Monday 9 August 2010

From London to Afghanistan via Černošice

It's Monday in Prague and rainy and gray again. On the plus side, my teacher assures us that this is the best weather for studying (unless, like me, you're partial to studying under trees in parks) and Petr and Kristyna have resurfaced in Lesson 2 of Communicative Czech - for those dying of curiousity, Kristyna has splashed out on two tickets to the opera in Italy and has asked Petr - via written note, no less - if he will accompany her.

Romance aside, it's a bit surreal at the moment. While shopping in Tesco last night, Paul and I picked up The Observer. Looking at the front page while queueing to pay, we realized that the leading article about a British doctor killed in Afghanistan was about our upstairs neighbor, Karen Woo. I don't know what to say about it really, apart from that she was lovely. She discusses her relief work in Afghanistan on her blog. Paul knew her better than I did, but I remember her coming to our epic 2009 Fourth of July party and bonding with the pigs. We used to get her post by mistake sometimes...I think we still have some of it.
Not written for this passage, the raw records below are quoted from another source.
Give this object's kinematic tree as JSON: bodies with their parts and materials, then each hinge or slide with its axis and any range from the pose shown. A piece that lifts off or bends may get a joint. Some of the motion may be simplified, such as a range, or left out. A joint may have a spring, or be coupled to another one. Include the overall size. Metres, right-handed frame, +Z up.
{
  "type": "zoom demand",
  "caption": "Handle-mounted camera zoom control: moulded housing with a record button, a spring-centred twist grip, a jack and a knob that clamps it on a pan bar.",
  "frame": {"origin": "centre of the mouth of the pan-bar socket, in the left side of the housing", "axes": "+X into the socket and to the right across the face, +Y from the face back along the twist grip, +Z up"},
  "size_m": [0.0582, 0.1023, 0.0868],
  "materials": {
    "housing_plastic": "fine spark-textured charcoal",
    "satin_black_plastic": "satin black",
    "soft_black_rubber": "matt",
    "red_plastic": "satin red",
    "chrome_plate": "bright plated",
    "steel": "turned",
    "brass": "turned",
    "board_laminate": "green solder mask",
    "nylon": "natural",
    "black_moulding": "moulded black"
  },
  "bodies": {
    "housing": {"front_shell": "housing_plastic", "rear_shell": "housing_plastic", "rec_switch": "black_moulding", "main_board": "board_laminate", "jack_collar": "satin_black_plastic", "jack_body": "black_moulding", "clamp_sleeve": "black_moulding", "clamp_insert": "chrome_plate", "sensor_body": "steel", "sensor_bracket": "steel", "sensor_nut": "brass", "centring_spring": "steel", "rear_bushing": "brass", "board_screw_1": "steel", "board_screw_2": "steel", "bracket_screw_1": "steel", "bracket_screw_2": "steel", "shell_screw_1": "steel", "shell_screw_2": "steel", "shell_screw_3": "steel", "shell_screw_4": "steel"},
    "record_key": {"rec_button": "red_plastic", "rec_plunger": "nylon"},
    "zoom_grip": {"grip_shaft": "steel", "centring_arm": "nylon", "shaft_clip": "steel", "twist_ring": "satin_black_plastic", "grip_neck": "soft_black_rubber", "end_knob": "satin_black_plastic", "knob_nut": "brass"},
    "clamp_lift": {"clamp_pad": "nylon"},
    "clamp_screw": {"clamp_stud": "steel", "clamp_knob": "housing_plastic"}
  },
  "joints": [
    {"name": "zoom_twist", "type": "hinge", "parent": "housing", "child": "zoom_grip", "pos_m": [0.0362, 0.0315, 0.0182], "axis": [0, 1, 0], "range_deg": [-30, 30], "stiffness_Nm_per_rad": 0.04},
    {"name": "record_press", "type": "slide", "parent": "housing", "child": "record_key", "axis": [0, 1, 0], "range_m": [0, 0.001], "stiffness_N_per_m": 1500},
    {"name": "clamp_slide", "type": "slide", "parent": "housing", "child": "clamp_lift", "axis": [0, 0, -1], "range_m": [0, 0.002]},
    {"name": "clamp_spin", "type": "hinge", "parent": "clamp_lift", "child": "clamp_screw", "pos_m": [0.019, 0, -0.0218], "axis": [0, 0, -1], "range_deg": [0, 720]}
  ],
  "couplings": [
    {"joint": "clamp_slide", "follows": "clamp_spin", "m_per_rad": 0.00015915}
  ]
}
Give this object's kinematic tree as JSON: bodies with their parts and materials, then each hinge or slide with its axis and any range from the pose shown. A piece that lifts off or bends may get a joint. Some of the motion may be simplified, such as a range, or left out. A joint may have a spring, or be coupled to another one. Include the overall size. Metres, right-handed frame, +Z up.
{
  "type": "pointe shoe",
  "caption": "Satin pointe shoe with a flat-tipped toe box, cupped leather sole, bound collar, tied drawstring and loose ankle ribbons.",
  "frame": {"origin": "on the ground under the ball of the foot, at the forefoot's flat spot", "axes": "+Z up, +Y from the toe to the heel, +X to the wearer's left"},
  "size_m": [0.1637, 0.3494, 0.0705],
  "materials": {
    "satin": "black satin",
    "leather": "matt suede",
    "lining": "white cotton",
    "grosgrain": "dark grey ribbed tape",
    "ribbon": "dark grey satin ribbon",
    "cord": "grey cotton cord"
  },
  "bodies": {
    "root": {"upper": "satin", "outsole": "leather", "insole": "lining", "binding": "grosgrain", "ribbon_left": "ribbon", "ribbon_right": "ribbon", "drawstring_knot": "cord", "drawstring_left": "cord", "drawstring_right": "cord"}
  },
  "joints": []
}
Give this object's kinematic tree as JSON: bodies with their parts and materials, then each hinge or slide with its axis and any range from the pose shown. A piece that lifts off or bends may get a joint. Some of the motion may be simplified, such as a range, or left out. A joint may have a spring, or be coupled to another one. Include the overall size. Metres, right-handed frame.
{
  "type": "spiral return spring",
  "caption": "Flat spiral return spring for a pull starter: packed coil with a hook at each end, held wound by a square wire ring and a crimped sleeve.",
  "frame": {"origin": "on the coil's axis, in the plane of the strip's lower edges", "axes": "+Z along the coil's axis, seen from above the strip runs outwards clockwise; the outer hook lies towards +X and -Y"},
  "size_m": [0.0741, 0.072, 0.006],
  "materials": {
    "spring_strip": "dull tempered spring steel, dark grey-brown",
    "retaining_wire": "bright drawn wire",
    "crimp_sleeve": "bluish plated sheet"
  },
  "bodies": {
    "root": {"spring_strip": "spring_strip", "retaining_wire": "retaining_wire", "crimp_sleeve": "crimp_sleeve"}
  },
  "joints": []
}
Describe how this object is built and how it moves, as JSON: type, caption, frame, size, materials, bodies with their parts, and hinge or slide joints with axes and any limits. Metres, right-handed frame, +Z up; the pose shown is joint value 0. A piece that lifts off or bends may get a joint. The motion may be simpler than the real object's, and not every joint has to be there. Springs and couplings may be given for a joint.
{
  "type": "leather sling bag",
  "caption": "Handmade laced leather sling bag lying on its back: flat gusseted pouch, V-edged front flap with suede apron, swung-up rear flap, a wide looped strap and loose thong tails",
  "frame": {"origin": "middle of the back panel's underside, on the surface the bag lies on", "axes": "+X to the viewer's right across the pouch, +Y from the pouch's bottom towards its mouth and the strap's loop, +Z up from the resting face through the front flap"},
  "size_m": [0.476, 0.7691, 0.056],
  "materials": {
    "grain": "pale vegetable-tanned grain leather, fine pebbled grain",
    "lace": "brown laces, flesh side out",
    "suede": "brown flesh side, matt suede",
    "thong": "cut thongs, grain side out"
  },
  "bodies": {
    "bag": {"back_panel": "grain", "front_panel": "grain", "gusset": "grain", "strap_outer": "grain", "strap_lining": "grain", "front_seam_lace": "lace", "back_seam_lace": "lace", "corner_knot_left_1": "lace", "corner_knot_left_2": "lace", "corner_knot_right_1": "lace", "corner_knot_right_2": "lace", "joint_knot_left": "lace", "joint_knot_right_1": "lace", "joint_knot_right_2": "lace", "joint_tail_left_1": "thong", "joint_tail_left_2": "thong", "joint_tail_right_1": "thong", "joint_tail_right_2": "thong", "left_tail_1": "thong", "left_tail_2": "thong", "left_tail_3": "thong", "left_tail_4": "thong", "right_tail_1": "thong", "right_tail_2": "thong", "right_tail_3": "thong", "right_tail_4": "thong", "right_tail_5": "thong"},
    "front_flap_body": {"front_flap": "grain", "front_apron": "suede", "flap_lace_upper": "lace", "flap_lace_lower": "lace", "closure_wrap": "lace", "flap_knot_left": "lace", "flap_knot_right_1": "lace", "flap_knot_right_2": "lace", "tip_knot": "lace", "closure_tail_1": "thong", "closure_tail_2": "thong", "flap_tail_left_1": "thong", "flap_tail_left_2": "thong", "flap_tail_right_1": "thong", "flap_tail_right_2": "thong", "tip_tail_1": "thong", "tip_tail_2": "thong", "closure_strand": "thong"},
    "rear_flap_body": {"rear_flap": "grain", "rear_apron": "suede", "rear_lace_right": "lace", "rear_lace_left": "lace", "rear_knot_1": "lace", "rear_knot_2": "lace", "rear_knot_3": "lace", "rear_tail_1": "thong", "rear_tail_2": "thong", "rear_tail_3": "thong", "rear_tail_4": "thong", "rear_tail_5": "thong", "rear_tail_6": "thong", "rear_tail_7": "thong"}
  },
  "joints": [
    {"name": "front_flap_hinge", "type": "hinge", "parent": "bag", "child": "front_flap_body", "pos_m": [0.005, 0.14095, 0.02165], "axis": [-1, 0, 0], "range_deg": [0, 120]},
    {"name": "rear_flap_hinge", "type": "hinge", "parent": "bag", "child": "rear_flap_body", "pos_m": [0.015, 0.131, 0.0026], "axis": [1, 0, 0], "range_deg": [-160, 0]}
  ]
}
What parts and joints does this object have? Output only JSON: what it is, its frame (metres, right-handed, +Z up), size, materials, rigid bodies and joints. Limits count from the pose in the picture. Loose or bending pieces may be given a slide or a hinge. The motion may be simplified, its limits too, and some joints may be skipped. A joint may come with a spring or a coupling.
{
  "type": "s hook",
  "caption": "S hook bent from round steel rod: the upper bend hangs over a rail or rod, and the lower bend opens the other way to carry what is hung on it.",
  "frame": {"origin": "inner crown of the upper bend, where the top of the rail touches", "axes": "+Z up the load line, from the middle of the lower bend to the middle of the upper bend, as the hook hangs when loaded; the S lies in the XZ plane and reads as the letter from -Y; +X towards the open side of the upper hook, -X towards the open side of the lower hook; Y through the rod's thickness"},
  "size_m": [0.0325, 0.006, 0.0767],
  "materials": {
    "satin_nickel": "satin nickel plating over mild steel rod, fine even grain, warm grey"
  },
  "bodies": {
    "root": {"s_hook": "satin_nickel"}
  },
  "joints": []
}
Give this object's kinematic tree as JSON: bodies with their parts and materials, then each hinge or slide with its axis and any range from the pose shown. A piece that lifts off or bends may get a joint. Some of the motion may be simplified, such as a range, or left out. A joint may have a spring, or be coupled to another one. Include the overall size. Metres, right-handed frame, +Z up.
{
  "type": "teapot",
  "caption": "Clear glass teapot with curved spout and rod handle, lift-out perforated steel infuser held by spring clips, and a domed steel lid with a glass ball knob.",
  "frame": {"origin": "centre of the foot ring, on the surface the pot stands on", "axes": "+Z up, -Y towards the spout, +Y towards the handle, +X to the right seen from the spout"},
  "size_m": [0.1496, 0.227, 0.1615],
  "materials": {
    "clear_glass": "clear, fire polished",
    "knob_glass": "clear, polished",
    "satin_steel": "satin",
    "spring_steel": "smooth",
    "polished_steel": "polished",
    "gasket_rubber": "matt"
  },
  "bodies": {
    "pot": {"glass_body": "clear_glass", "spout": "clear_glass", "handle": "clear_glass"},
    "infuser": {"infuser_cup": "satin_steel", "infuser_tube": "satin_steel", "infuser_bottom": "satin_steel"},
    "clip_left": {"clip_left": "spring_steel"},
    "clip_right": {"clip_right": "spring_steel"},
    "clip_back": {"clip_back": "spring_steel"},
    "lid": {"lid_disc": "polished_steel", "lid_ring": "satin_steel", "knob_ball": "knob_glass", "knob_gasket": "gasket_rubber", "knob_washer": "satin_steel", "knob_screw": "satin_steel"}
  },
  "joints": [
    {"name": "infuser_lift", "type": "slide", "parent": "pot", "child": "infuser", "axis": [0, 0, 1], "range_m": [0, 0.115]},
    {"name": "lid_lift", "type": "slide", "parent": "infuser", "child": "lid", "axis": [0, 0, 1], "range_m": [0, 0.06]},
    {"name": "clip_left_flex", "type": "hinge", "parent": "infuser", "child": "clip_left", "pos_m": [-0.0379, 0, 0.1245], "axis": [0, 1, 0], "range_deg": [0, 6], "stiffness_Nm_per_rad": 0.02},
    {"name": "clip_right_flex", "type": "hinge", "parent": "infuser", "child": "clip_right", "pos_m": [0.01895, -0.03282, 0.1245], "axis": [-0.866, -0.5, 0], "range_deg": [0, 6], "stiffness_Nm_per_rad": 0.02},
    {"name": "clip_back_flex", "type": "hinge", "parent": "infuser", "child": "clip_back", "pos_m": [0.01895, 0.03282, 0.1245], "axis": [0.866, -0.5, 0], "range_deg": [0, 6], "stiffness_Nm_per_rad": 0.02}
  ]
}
It's hard to know how to feel in the wake of something as senseless and disheartening as the killing of a group of people authentically responding to the genuine needs of others. Reading the comments some have made on Karen's blog and other sites, there are the usual comments that surface in such situations including an attempt to couch the whole story in religious terms. As for me, I would like to feel empowered by Karen's life and example, but instead I feel predominantly anger and frustration. I am angry, perhaps unfairly, at the free Prague city papers for not mentioning this story - or really any foreign news - at all and instead devoting a full page (for the sixth day in a row) to cities in the Czech Republic with foreign names. I am angry with myself for feeling this way, when it is my choice to live here and my problem that I prefer to turn the pages of my newspaper rather than scroll through them online. I'm frustrated by how much I still don't know, by my inability to speak enough to participate readily in the kinds of conversations that came so easily in London. I am sad to have left a neighborhood where, despite the vastness of the city that contained it, I knew my neighbors and spoke to them. Despite the good times I've had in this city - and know I can have again - I can't shake the feeling that I'm going home at the end of August. I suppose that's the big realisation of the last three weeks...sometime in the past three years, London became home. And for the first time in my life, though it surprises me both in terms of where it's occurring and for what place, I am homesick.

Before picking up The Observer, I had intended to write about my Sunday adventures in the countryside outside of Prague. One of the definite advantages to life in Prague is its proximity to said countryside and though I am admittedly suspicious of any pursuits requiring sensible shoes, I agreed to accompany Paul on a sunny walk from Černošice to Třebotov. En route, we saw...
...fairy tale-esque pine forests...

...an abandoned Jewish cemetery on the edge of the forest...

...and a very small, but aesthetically pleasing church.